>>>>>

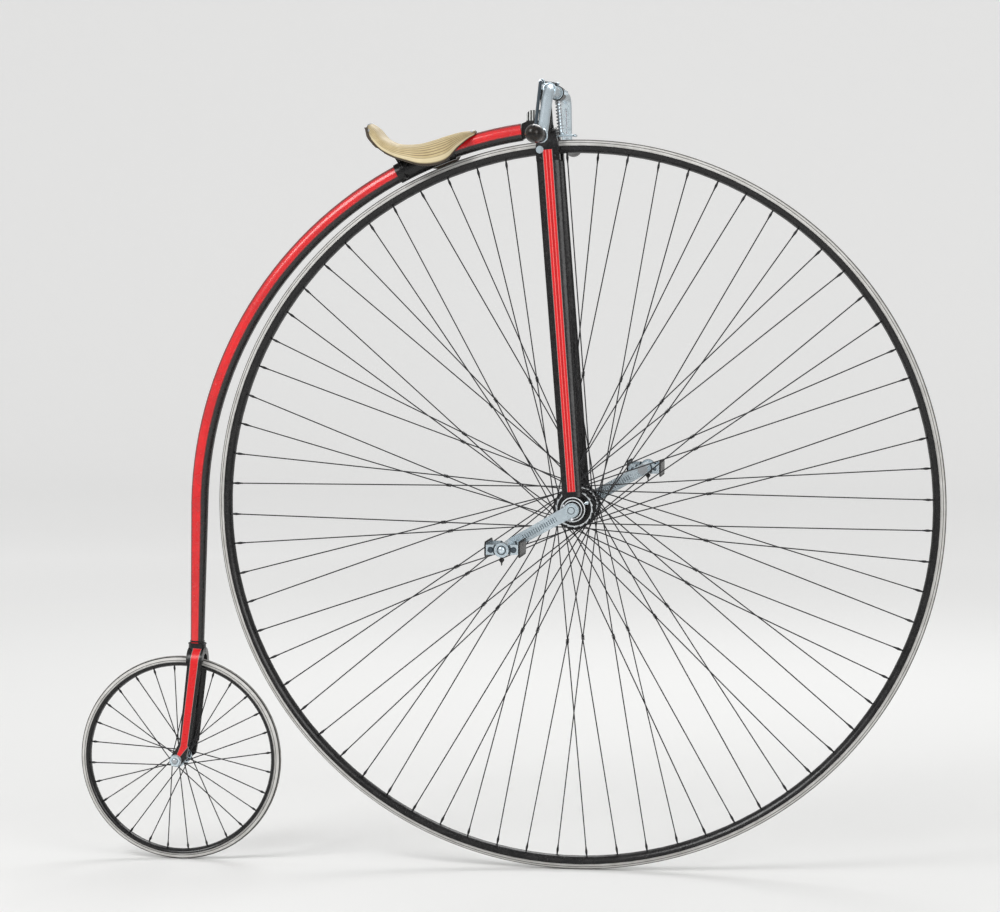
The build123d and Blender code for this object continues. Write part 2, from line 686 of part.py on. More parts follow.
def rear_wheel_pieces():
    tyre, rim = wheel_ring(
        rear_radius, rear_tyre_dia, rear_tyre_in_rim, rear_rim_half_width, rear_rim_depth)
    rim_inner = rear_radius - rear_tyre_dia + rear_tyre_in_rim - rear_rim_depth
    spokes = laced_spokes(
        rear_spoke_count, rear_spoke_phase, rear_spoke_dia, rear_butt_dia, rear_butt_length,
        rear_flange_dia / 2 - 4, rear_flange_y, rear_flange_thick / 2 + rear_spoke_dia / 2 - 0.3,
        rim_inner + 1.2, 3.0, 1.6)
    inner = rear_axle_dia / 2 + running_gap
    outline = Polyline(
        (inner, 0), (inner, rear_flange_y + 6), (inner + 4, rear_flange_y + 6),
        (inner + 5, rear_flange_y + rear_flange_thick / 2),
        (rear_flange_dia / 2, rear_flange_y + rear_flange_thick / 2),
        (rear_flange_dia / 2, rear_flange_y - rear_flange_thick / 2),
        (rear_barrel_dia / 2, rear_flange_y - rear_flange_thick / 2),
        (rear_barrel_dia / 2 - 3, 0), close=True)
    half = revolve(make_face(outline), Axis.Y)
    hub = half + mirror(half, about=Plane.XZ)
    return {
        "rear_tyre": [tyre], "rear_rim": [rim], "rear_spokes": spokes, "rear_hub": [hub],
    }


# Saddle
def saddle_leather():
    """Long leather seat, dished along its length, its flaps hanging at the sides."""
    sections = []
    for ahead, rise, half_width, drop in saddle_stations:
        x, top, edge = rider_point.X + ahead, rider_point.Z + rise, rider_point.Z + drop
        outer = ThreePointArc((-half_width, edge), (0, top), (half_width, edge))
        inner = ThreePointArc(
            (half_width - 2, edge), (0, top - leather_thick), (-half_width + 2, edge))
        face = make_face([outer, Line((half_width, edge), (half_width - 2, edge)), inner,
                          Line((-half_width + 2, edge), (-half_width, edge))])
        sections.append(Plane(origin=(x, 0, 0), x_dir=(0, 1, 0), z_dir=(1, 0, 0)) * face)
    return loft(sections)


def saddle_clip():
    """Sleeve clamped round the backbone under the seat."""
    inner = backbone_dia / 2 + seat_gap
    outer = inner + clip_wall
    ring = Circle(outer) - Circle(inner)
    ring -= Pos(0, -inner - clip_bottom_wall - outer) * Rectangle(2 * outer, 2 * outer)
    front_x, rear_x = rider_point.X + clip_front, rider_point.X + clip_rear
    centre = Vector(front_x, 0, backbone_height(front_x, 0))
    plane = Plane(origin=centre, x_dir=(0, 1, 0), z_dir=(centre - arc_centre).cross(Vector(0, 1, 0)))
    end = Vector(rear_x, 0, backbone_height(rear_x, 0))
    sweep_angle = (centre - arc_centre).get_angle(end - arc_centre)
    return revolve(plane * ring, Axis(arc_centre, (0, -1, 0)), revolution_arc=sweep_angle)


def saddle_spring():
    """Leaf from the nose over the clip, rising behind to carry the back of the seat."""
    low = backbone_dia / 2 + seat_gap + clip_wall + seat_gap
    high = low + spring_thick
    rear_x = rider_point.X + clip_rear
    foot_x = rear_x + spring_riser_thick
    leaf = arc_strip(rider_point.X + spring_front, rear_x, low, high, spring_half_width)
    cantle_x = rider_point.X + cantle_station[0]
    cantle_z = rider_point.Z + cantle_station[1] - leather_thick - cantle_gap
    riser = make_face(Polyline(
        (foot_x, backbone_height(foot_x, low + spring_thick / 2)),
        (rear_x, backbone_height(rear_x, low + spring_thick / 2)),
        (cantle_x, cantle_z),
        (cantle_x + spring_riser_thick, cantle_z - spring_riser_thick), close=True))
    return leaf + extrude(Plane.XZ.offset(-spring_half_width) * riser, 2 * spring_half_width)


def backbone_pieces():
    pieces = {
        "backbone_tube": [backbone_tube()],
        "neck": [neck()],
        "rear_crown": [rear_crown()],
        "rear_axle": [rear_axle()],
        "saddle_leather": [saddle_leather()],
        "saddle_clip": [saddle_clip()],
        "saddle_spring": [saddle_spring()],
    }
    for side, name in ((-1, "right"), (1, "left")):
        pieces["rear_blade_" + name] = [rear_blade(side)]
    return pieces


def write_pieces(pieces, place):
    """Write each node as one file, with the rider's seat at zero."""
    shift = Location(-rider_point)
    for name, solids in pieces.items():
        placed = [(shift * place * part) for part in solids]
        whole = []
        for part in placed:
            whole.extend(part.solids())
        shape = whole[0] if len(whole) == 1 else Compound(children=whole)
        export_step(shape, os.path.join("parts", name + ".step"))


write_pieces(backbone_pieces(), Location())
write_pieces(fork_pieces(), fork_frame)
write_pieces(front_wheel_pieces(), front_hub)
write_pieces(crank_set(-1), Location())
write_pieces(crank_set(1), Location())
write_pieces(rear_wheel_pieces(), rear_hub)
print("rider point", rider_point, "backbone arc radius", round(arc_radius, 1))
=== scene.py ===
import json
import math

import bmesh
import bpy
from mathutils import Matrix, Vector


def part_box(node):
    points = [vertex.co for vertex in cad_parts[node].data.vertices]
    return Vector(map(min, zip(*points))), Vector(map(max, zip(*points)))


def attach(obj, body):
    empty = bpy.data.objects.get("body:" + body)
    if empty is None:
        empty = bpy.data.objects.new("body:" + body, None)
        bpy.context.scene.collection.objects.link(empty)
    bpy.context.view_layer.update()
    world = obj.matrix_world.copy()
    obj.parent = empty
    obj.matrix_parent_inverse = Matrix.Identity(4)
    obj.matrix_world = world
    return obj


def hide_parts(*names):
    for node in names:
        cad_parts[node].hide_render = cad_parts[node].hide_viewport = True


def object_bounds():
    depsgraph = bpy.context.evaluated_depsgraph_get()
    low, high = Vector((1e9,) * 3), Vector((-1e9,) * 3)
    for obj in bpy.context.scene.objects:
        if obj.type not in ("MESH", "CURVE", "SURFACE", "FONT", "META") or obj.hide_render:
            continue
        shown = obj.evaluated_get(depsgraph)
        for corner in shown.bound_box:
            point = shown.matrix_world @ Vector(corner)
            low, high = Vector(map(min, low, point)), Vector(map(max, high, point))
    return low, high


# Looks of the high wheel bicycle. Sizes are in millimetres where MM follows them, and places are
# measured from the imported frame: its joints, the boxes of its nodes and the steering axis.
MM = 0.001
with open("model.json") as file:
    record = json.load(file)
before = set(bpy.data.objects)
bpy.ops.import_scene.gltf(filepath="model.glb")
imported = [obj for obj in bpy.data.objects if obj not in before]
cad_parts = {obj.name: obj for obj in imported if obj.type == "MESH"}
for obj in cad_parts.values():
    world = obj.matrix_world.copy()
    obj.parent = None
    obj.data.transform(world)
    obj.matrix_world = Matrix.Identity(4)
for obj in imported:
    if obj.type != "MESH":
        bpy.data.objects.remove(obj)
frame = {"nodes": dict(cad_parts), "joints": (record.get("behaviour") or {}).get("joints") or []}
cad_low, cad_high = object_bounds()

joints = {joint["name"]: joint for joint in frame["joints"]}
front_hub = Vector(joints["front_wheel_spin"]["pos_m"])
rear_hub = Vector(joints["rear_wheel_spin"]["pos_m"])
steer_up = Vector(joints["steering"]["axis"]).normalized()
left = Vector((0, 1, 0))
steer_ahead = left.cross(steer_up)
ground = cad_low.z
up = Vector((0, 0, 1))
NEARLY_PARALLEL = 1e-4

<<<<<

- PROBLEM TO SOLVE
Extract each line from the listing above, please, and repeat it exactly.

- THE SOLUTION
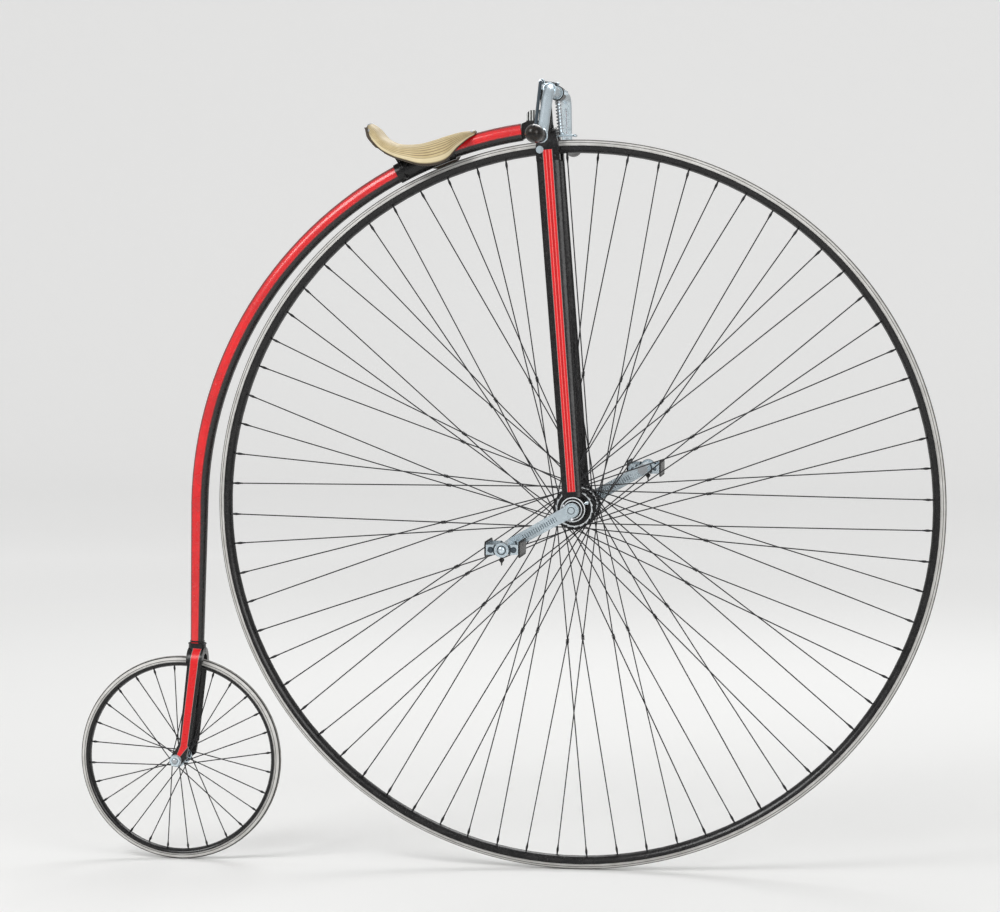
The build123d and Blender code for this object continues. Write part 2, from line 686 of part.py on. More parts follow.
def rear_wheel_pieces():
    tyre, rim = wheel_ring(
        rear_radius, rear_tyre_dia, rear_tyre_in_rim, rear_rim_half_width, rear_rim_depth)
    rim_inner = rear_radius - rear_tyre_dia + rear_tyre_in_rim - rear_rim_depth
    spokes = laced_spokes(
        rear_spoke_count, rear_spoke_phase, rear_spoke_dia, rear_butt_dia, rear_butt_length,
        rear_flange_dia / 2 - 4, rear_flange_y, rear_flange_thick / 2 + rear_spoke_dia / 2 - 0.3,
        rim_inner + 1.2, 3.0, 1.6)
    inner = rear_axle_dia / 2 + running_gap
    outline = Polyline(
        (inner, 0), (inner, rear_flange_y + 6), (inner + 4, rear_flange_y + 6),
        (inner + 5, rear_flange_y + rear_flange_thick / 2),
        (rear_flange_dia / 2, rear_flange_y + rear_flange_thick / 2),
        (rear_flange_dia / 2, rear_flange_y - rear_flange_thick / 2),
        (rear_barrel_dia / 2, rear_flange_y - rear_flange_thick / 2),
        (rear_barrel_dia / 2 - 3, 0), close=True)
    half = revolve(make_face(outline), Axis.Y)
    hub = half + mirror(half, about=Plane.XZ)
    return {
        "rear_tyre": [tyre], "rear_rim": [rim], "rear_spokes": spokes, "rear_hub": [hub],
    }


# Saddle
def saddle_leather():
    """Long leather seat, dished along its length, its flaps hanging at the sides."""
    sections = []
    for ahead, rise, half_width, drop in saddle_stations:
        x, top, edge = rider_point.X + ahead, rider_point.Z + rise, rider_point.Z + drop
        outer = ThreePointArc((-half_width, edge), (0, top), (half_width, edge))
        inner = ThreePointArc(
            (half_width - 2, edge), (0, top - leather_thick), (-half_width + 2, edge))
        face = make_face([outer, Line((half_width, edge), (half_width - 2, edge)), inner,
                          Line((-half_width + 2, edge), (-half_width, edge))])
        sections.append(Plane(origin=(x, 0, 0), x_dir=(0, 1, 0), z_dir=(1, 0, 0)) * face)
    return loft(sections)


def saddle_clip():
    """Sleeve clamped round the backbone under the seat."""
    inner = backbone_dia / 2 + seat_gap
    outer = inner + clip_wall
    ring = Circle(outer) - Circle(inner)
    ring -= Pos(0, -inner - clip_bottom_wall - outer) * Rectangle(2 * outer, 2 * outer)
    front_x, rear_x = rider_point.X + clip_front, rider_point.X + clip_rear
    centre = Vector(front_x, 0, backbone_height(front_x, 0))
    plane = Plane(origin=centre, x_dir=(0, 1, 0), z_dir=(centre - arc_centre).cross(Vector(0, 1, 0)))
    end = Vector(rear_x, 0, backbone_height(rear_x, 0))
    sweep_angle = (centre - arc_centre).get_angle(end - arc_centre)
    return revolve(plane * ring, Axis(arc_centre, (0, -1, 0)), revolution_arc=sweep_angle)


def saddle_spring():
    """Leaf from the nose over the clip, rising behind to carry the back of the seat."""
    low = backbone_dia / 2 + seat_gap + clip_wall + seat_gap
    high = low + spring_thick
    rear_x = rider_point.X + clip_rear
    foot_x = rear_x + spring_riser_thick
    leaf = arc_strip(rider_point.X + spring_front, rear_x, low, high, spring_half_width)
    cantle_x = rider_point.X + cantle_station[0]
    cantle_z = rider_point.Z + cantle_station[1] - leather_thick - cantle_gap
    riser = make_face(Polyline(
        (foot_x, backbone_height(foot_x, low + spring_thick / 2)),
        (rear_x, backbone_height(rear_x, low + spring_thick / 2)),
        (cantle_x, cantle_z),
        (cantle_x + spring_riser_thick, cantle_z - spring_riser_thick), close=True))
    return leaf + extrude(Plane.XZ.offset(-spring_half_width) * riser, 2 * spring_half_width)


def backbone_pieces():
    pieces = {
        "backbone_tube": [backbone_tube()],
        "neck": [neck()],
        "rear_crown": [rear_crown()],
        "rear_axle": [rear_axle()],
        "saddle_leather": [saddle_leather()],
        "saddle_clip": [saddle_clip()],
        "saddle_spring": [saddle_spring()],
    }
    for side, name in ((-1, "right"), (1, "left")):
        pieces["rear_blade_" + name] = [rear_blade(side)]
    return pieces


def write_pieces(pieces, place):
    """Write each node as one file, with the rider's seat at zero."""
    shift = Location(-rider_point)
    for name, solids in pieces.items():
        placed = [(shift * place * part) for part in solids]
        whole = []
        for part in placed:
            whole.extend(part.solids())
        shape = whole[0] if len(whole) == 1 else Compound(children=whole)
        export_step(shape, os.path.join("parts", name + ".step"))


write_pieces(backbone_pieces(), Location())
write_pieces(fork_pieces(), fork_frame)
write_pieces(front_wheel_pieces(), front_hub)
write_pieces(crank_set(-1), Location())
write_pieces(crank_set(1), Location())
write_pieces(rear_wheel_pieces(), rear_hub)
print("rider point", rider_point, "backbone arc radius", round(arc_radius, 1))
=== scene.py ===
import json
import math

import bmesh
import bpy
from mathutils import Matrix, Vector


def part_box(node):
    points = [vertex.co for vertex in cad_parts[node].data.vertices]
    return Vector(map(min, zip(*points))), Vector(map(max, zip(*points)))


def attach(obj, body):
    empty = bpy.data.objects.get("body:" + body)
    if empty is None:
        empty = bpy.data.objects.new("body:" + body, None)
        bpy.context.scene.collection.objects.link(empty)
    bpy.context.view_layer.update()
    world = obj.matrix_world.copy()
    obj.parent = empty
    obj.matrix_parent_inverse = Matrix.Identity(4)
    obj.matrix_world = world
    return obj


def hide_parts(*names):
    for node in names:
        cad_parts[node].hide_render = cad_parts[node].hide_viewport = True


def object_bounds():
    depsgraph = bpy.context.evaluated_depsgraph_get()
    low, high = Vector((1e9,) * 3), Vector((-1e9,) * 3)
    for obj in bpy.context.scene.objects:
        if obj.type not in ("MESH", "CURVE", "SURFACE", "FONT", "META") or obj.hide_render:
            continue
        shown = obj.evaluated_get(depsgraph)
        for corner in shown.bound_box:
            point = shown.matrix_world @ Vector(corner)
            low, high = Vector(map(min, low, point)), Vector(map(max, high, point))
    return low, high


# Looks of the high wheel bicycle. Sizes are in millimetres where MM follows them, and places are
# measured from the imported frame: its joints, the boxes of its nodes and the steering axis.
MM = 0.001
with open("model.json") as file:
    record = json.load(file)
before = set(bpy.data.objects)
bpy.ops.import_scene.gltf(filepath="model.glb")
imported = [obj for obj in bpy.data.objects if obj not in before]
cad_parts = {obj.name: obj for obj in imported if obj.type == "MESH"}
for obj in cad_parts.values():
    world = obj.matrix_world.copy()
    obj.parent = None
    obj.data.transform(world)
    obj.matrix_world = Matrix.Identity(4)
for obj in imported:
    if obj.type != "MESH":
        bpy.data.objects.remove(obj)
frame = {"nodes": dict(cad_parts), "joints": (record.get("behaviour") or {}).get("joints") or []}
cad_low, cad_high = object_bounds()

joints = {joint["name"]: joint for joint in frame["joints"]}
front_hub = Vector(joints["front_wheel_spin"]["pos_m"])
rear_hub = Vector(joints["rear_wheel_spin"]["pos_m"])
steer_up = Vector(joints["steering"]["axis"]).normalized()
left = Vector((0, 1, 0))
steer_ahead = left.cross(steer_up)
ground = cad_low.z
up = Vector((0, 0, 1))
NEARLY_PARALLEL = 1e-4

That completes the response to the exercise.